Pada sore hari, saya biasanya melihat-lihat dulu keramaian pasar, dan membeli kebutuhan-kebutuhan pokok, seperti ikan, tempe dan sayuran, atau singgah di toko untuk membeli popok. Saya pun kadang-kadang singgah membeli tahu isi dan pisang moleng, pisang moleng ini yang selalu ditunggu-tunggu Ahimsa jika saya pulang ke rumah. Kalau saya pulang malam hari, biasa membawa martabak atau terang bulan, ini juga kesukaan orang di rumah.

Di rumah kami, Riyami, Istri saya sudah tidak begitu kerepotan dalam aktivitas memasak. Pun jika ada kelebihan waktu, ia biasanya bereksperimen bersama Ahimsa untuk membuat kue berbahan baku pisang, atau kue-kue yang lain. Sejak Januari lalu, kami telah menggunakan kompor gas, sehingga api bisa diatur tinggi rendahnya. Pada bulan-bulan awal, kami masih menggunakan kompor minyak tanah. Meski begitu, di Alor ini mama-mama masih banyak pakai kompor minyak tanah.
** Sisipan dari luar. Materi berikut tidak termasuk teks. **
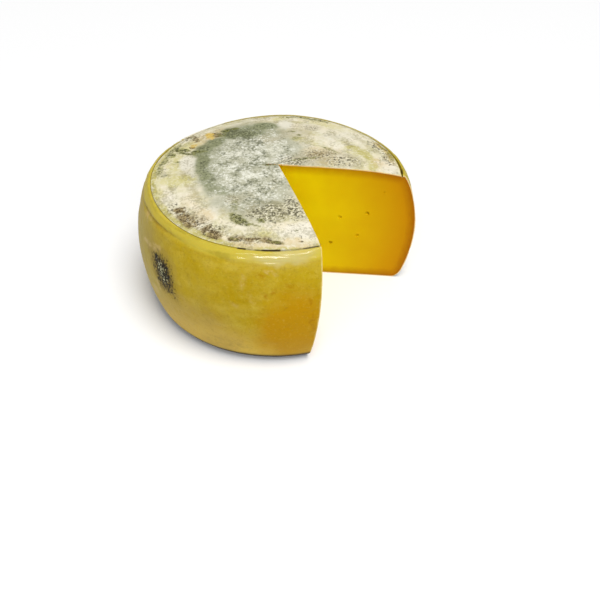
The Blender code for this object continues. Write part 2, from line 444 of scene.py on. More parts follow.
CROWN_MARKS = {
    "mould": (
        Blot(-27, 12, 108, 64, 90, 1),
        Blot(14, 40, 18, 22, 10, 0.65),
    ),
    "felt": (
        Blot(-50, 90, 18, 17, 0, 1),
        Blot(-31, 91, 19, 20, 0, 1),
        Blot(-13, 106, 17, 11, -12, 0.95),
        Blot(-72, 66, 20, 11, 48, 0.9),
        Blot(-85, 46, 18, 12, 80, 0.95),
        Blot(-83, 18, 34, 10, 91, 0.9),
        Blot(-76, -14, 26, 10, 110, 0.8),
        Blot(-62, -36, 22, 12, 150, 0.6),
        Blot(-72, 16, 64, 18, 93, 0.4),
        Blot(-12, 84, 24, 16, 20, 0.4),
    ),
    "dark_felt": (
        Blot(-51, 90, 13, 17, 10, 1),
        Blot(-33, 86, 11, 15, 0, 0.7),
        Blot(-86, 55, 9, 7, 0, 0.6),
        Blot(-83, 22, 30, 5, 91, 0.35),
    ),
    "grey_brown": (
        Blot(-2, 80, 26, 15, 20, 1),
        Blot(-10, 64, 16, 8, -10, 1),
        Blot(26, 88, 18, 10, -30, 0.8),
        Blot(50, 30, 30, 16, 5, 0.65),
        Blot(16, 20, 19, 12, 0, 0.95),
        Blot(80, 20, 14, 14, 0, 0.9),
        Blot(42, 100, 14, 10, 0, 0.9),
        Blot(-30, -52, 34, 10, 10, 0.4),
    ),
    "grey_and_painted_shadow": (
        # A painted shadow: the grey patch on the crown beside the back cut
        Blot(18, 19, 15, 9, 0, 0.8),
        Blot(-10, -76, 28, 19, -10, 1),
        Blot(17, -74, 9, 26, 15, 0.5),
        Blot(52, 20, 26, 14, 5, 0.35),
        Blot(-46, -56, 6, 9, 0, 0.8),
    ),
    "specks": (
        Blot(-27, 12, 100, 62, 90, 0.3),
        Blot(-8, -80, 30, 17, 0, 0.85),
        Blot(17, -74, 10, 28, 15, 0.95),
        Blot(-14, -90, 22, 9, -15, 0.9),
        Blot(48, 32, 30, 18, 0, 0.7),
        Blot(16, 19, 19, 10, 0, 0.95),
        Blot(24, -122, 17, 6, 4, 0.6),
        Blot(-101, 38, 10, 12, 0, 0.6),
        Blot(80, 18, 15, 13, 0, 0.85),
        Blot(42, 100, 14, 10, 0, 0.7),
        Blot(68, 16, 14, 14, 90, 0.8),
        Blot(-46, -60, 8, 28, 0, 0.6),
        Blot(-2, -20, 14, 30, 0, 0.6),
        Blot(100, 60, 26, 12, -60, 0.25),
        Blot(-106, 82, 9, 10, 40, 0.8),
        Blot(14, -106, 26, 20, 0, 0.5),
        Blot(-98, -54, 16, 14, 0, 0.42),
        Arc(0, 0, 131, 7, 8, 32, 0.85),
        Arc(0, 0, 133, 5, 62, 86, 0.7),
        Arc(0, 0, 124, 11, -149, -118, 0.75),
        Arc(0, 0, 127, 6, -114, -90, 0.5),
        Arc(0, 0, 130, 9, 140, 180, 0.55),
    ),
    "brown": (
        Blot(-96, 80, 6, 4.5, 60, 1.15),
        Blot(-92, 72, 5, 3, 40, 1.1),
        Blot(-100, -70, 6, 8, -60, 0.95),
        Blot(-95, -73, 2.5, 9, 4, 0.95),
        Blot(-94, -84, 8, 12, 20, 1.05),
        Blot(-88, -94, 12, 7, -50, 1.15),
        Blot(-79, -103, 9, 4, -35, 0.85),
        Blot(-69, -106, 5, 9, 15, 1.05),
        Blot(-65, -113, 13, 6, -28, 1.1),
        Blot(-88, -86, 27, 14, -52, 0.6),
        Blot(-66, -108, 17, 13, -20, 0.55),
        Blot(-42, -120.5, 10, 3.4, -8, 1.25),
        Blot(-26, -121.5, 13, 3.2, -4, 1.15),
        Blot(-7, -126.5, 13, 3.2, -12, 1.25),
        Blot(-27, -121, 32, 8, -8, 0.66),
        Blot(22, -127.5, 3.5, 1.1, 8, 1.2),
        Blot(-72, 88, 6, 7, 0, 1.2),
        Blot(-95, 80, 3.5, 11, 22, 1.2),
        Blot(-97, 57, 3.5, 3.5, 0, 1.1),
        Blot(-104, 86, 8, 3, 45, 0.8),
        Blot(46, 30, 24, 11, 10, 0.6),
        Arc(0, 0, 136, 2.4, 12, 30, 0.85),
    ),
    "olive": (
        Blot(-62, 97.5, 7, 4, 25, 1.1),
        Blot(-52, 102, 8, 3.2, 12, 1.1),
        Blot(-92, 46, 12, 3.2, -5, 1.1),
        Blot(-106, 52, 9, 4, -25, 1.1),
        Blot(-42, -88, 9, 7, -50, 1.35),
        Blot(-36, -96, 9, 6, -40, 1.3),
        Blot(-18, -96, 5, 4, 0, 1.25),
        Blot(-27, -101, 10, 2, -28, 1),
        Blot(-44, -68, 4, 12, 0, 0.6),
        Blot(24, 72, 8, 5, 10, 0.6),
        Blot(-115, 54, 9, 3.2, -55, 1.2),
        Blot(-103, 44, 13, 3.6, -22, 1.2),
        Blot(-120, 42, 6, 6, 0, 1.1),
        Arc(0, 0, 131, 4, 150, 179, 0.8),
        Blot(-66, 88, 6, 6, 25, 0.8),
        Blot(19, -112, 2, 2, 0, 1.2),
        Blot(-4, -127, 9, 2, -10, 1),
        Blot(-43, -120, 5, 2.4, -10, 1),
        Arc(0, 0, 136, 2.4, 12, 26, 0.8),
        Arc(0, 0, 134, 2, 62, 84, 0.85),
        Blot(19, 89, 5, 2, -10, 1.1),
        Blot(28, 80, 5, 2, -20, 1),
        Blot(32, 24, 18, 2.6, 15, 0.8),
        Blot(60, 44, 14, 2.6, -40, 0.7),
        Blot(-8, 9, 8, 1.6, 0, 0.9),
        Blot(-113, 25, 5, 2, 0, 0.8),
        Blot(-125, -3, 5, 2, 20, 0.8),
    ),
    "ring": (
        Arc(67, 13, 42, 7, -12, 66, 0.9),
        Blot(25, 71, 12, 7, 0, 0.8),
        Blot(-92, -14, 10, 4, -20, 0.75),
        Arc(0, 0, 136, 2.4, -116, -72, 0.9),
        Arc(0, 0, 137, 2.6, 150, 210, 1),
        Arc(0, 0, 136, 4, 206, 262, 1.2),
    ),
    "yellow": (
        Blot(-112, -15, 24, 12, 0, 0.9),
        Blot(-52, 122, 14, 5, 20, 0.4),
        Blot(-116, 25, 12, 30, 0, 0.7),
        Blot(-100, 62, 20, 10, 40, 0.8),
        Blot(60, 112, 40, 10, -35, 0.6),
        Blot(-30, -112, 40, 8, -10, 0.6),
        Blot(5, 131, 14, 7, 0, 0.9),
        Arc(0, 0, 133, 5, 150, 200, 0.6),
        Blot(96, 20, 18, 24, 0, 0.5),
    ),
    "tan_crust": (
        Blot(12, 14, 20, 12, 0, 0.8),
        Blot(60, 19, 14, 11, 0, 0.8),
        Blot(118, 18, 14, 12, 0, 0.7),
        Blot(-80, 80, 26, 12, 48, 1),
        Blot(-66, 100, 10, 5, 30, 0.8),
        Blot(-77, -82, 10, 16, 10, 0.8),
        Blot(-30, -127, 20, 4, -6, 0.9),
        Blot(-56, -116, 9, 5, -20, 0.7),
        Blot(46, 34, 26, 15, 10, 0.9),
        Blot(-12, -132, 26, 4, -6, 0.8),
        Blot(24, -131, 18, 3, 8, 0.8),
        Blot(-92, -55, 10, 16, 0, 0.45),
        Arc(0, 0, 133, 5, 8, 30, 0.6),
        Blot(12, -128, 16, 5, 8, 0.8),
    ),
    "orange": (
        Blot(-79, 89, 5, 6, 10, 1),
        Blot(-77, 81, 5, 7, -5, 0.85),
        Blot(-96, 61, 4, 4, 0, 0.8),
        Arc(0, 0, 135, 3.5, 10, 30, 0.35),
    ),
    "cool": (
        Blot(-101, 20, 12, 20, 0, 1),
        Blot(-96, 0, 7, 14, 20, 0.7),
        Blot(10, 108, 10, 14, 0, 1),
        Blot(28, 86, 10, 8, 0, 0.6),
        Blot(70, 75, 34, 10, 10, 0.5),
        Blot(38, 20, 10, 3, 15, 0.7),
    ),
    "chalk": (
        Blot(20, -113, 24, 14, 10, 1),
        Blot(-68, -76, 10, 34, -30, 0.85),
        Blot(-60, -58, 11, 10, 0, 0.85),
        Blot(-102, 17, 8, 8, 0, 0.6),
        Blot(126, 10, 8, 18, 0, 0.8),
        Blot(-40, -108, 22, 8, -12, 0.6),
        Blot(90, 80, 40, 12, -40, 0.4),
        Blot(68, 52, 14, 16, 0, 0.6),
        Blot(-108, -50, 20, 16, 0, 0.6),
    ),
    "bloom": (
        Blot(-40, 40, 13, 10, 20, 0.9),
        Blot(-2, 40, 11, 9, 0, 0.9),
    ),
    # Dark paint in the crack and the knife's nick: painted shade in these recesses
    "painted_crack_shade": (
        Blot(-6, 12.2, 8.5, 1.3, -2, 1.2),
        Arc(0, 0, 138.7, 1.3, -106, -103.5, 1),
        Arc(0, 0, 138.7, 1.2, -99, -87, 1),
        Arc(0, 0, 138.7, 1.7, -96, -89.5, 1.1),
        Arc(0, 0, 138.7, 1.2, -84, -81.4, 0.9),
        Arc(0, 0, 138.7, 1.3, -79.5, -73, 0.9),
        Arc(0, 0, 138.7, 1.6, 0, 3.4, 1),
        Arc(0, 0, 139.6, 1.5, 52, 168, 0.55),
        Arc(0, 0, 138.7, 1.1, -180, 180, 0.36),
    ),
}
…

Di pinggir-pinggir jalan, selalu kita temukan minyak tanah yang dijejer rapi.

Alhamdulillah pada Ramadhan ini, di terotoar-terotoar, yang terlihat adalah penganan-penganan, kue-kue tradisional, serta berbagai jenis bubur, ketan hitam, kacang hijau, campuran, serta pisang ijo. Harganya murah-murah, hanya Rp. 5000 per gelasnya. Hanya saja, jika mengingat kehidupan di Makassar pada Ramadhan, di sini cukup jarang kegiatan silaturahmi/ajakan berupa buka puasa bersama. Jika di Makassar, pasti setiap hari ada saja ajakan buka puasa, dengan membuka kesempatan untuk mempererat silaturahmi dan memperluas jejaring perkawanan.

Jika akhir pekan, kami selalu menyempatkan diri untuk plesiran. Biasanya kami ke pantai, seperti Pantai Sebanjar, Café Celyn yang juga di area Pantai Kabola, juga pernah ke Pantai Batu Putih. Pantai-pantai di sini masih terbilang bersih, suasananya menarik, dan tentu kami bisa berendam dan berenang sepuasnya. Sebab, di pantai-pantai di Alor, tidak seperti tempat wisata di daerah lain, karena pengunjungnya hanya beberapa orang saja. Sehingga, rasa-rasanya pantai itu seperti milik sendiri/keluarga kecil.

Di pantai-pantai ini, Istri saya menyempatkan dirinya untuk belajar berenang, Ahimsa selalu mengumpulkan kerang, pecahan-pecahan karang, ataupun kalomang, sang adik bermain pasir, sementara saya menikmati ikan-ikan berwarna warni bermain di terumbu karang atau sekadar menikmati indahnya dasar laut berupa batu-batu besar di Pantai Batu Putih.

Misalnya di Sebanjar, dengan pantai yang menyejukkan mata, alam bawah lautnya pun masih diperoleh terumbu karang yang dalam kondisi baik, meski tidak semassif dan secantik tempat-tempat yang lebih jauh, misalnya di Pulau Kangge atau di Pulau Lapang, serta di tepi-tepi laut desa Kayang dan Desa Alumang. Di tempat-tempat itu, terumbu karang masih terjaga, itu dapat disaksikan hanya dari atas perahu, apalagi kalau kita bersnorkling di atasnya.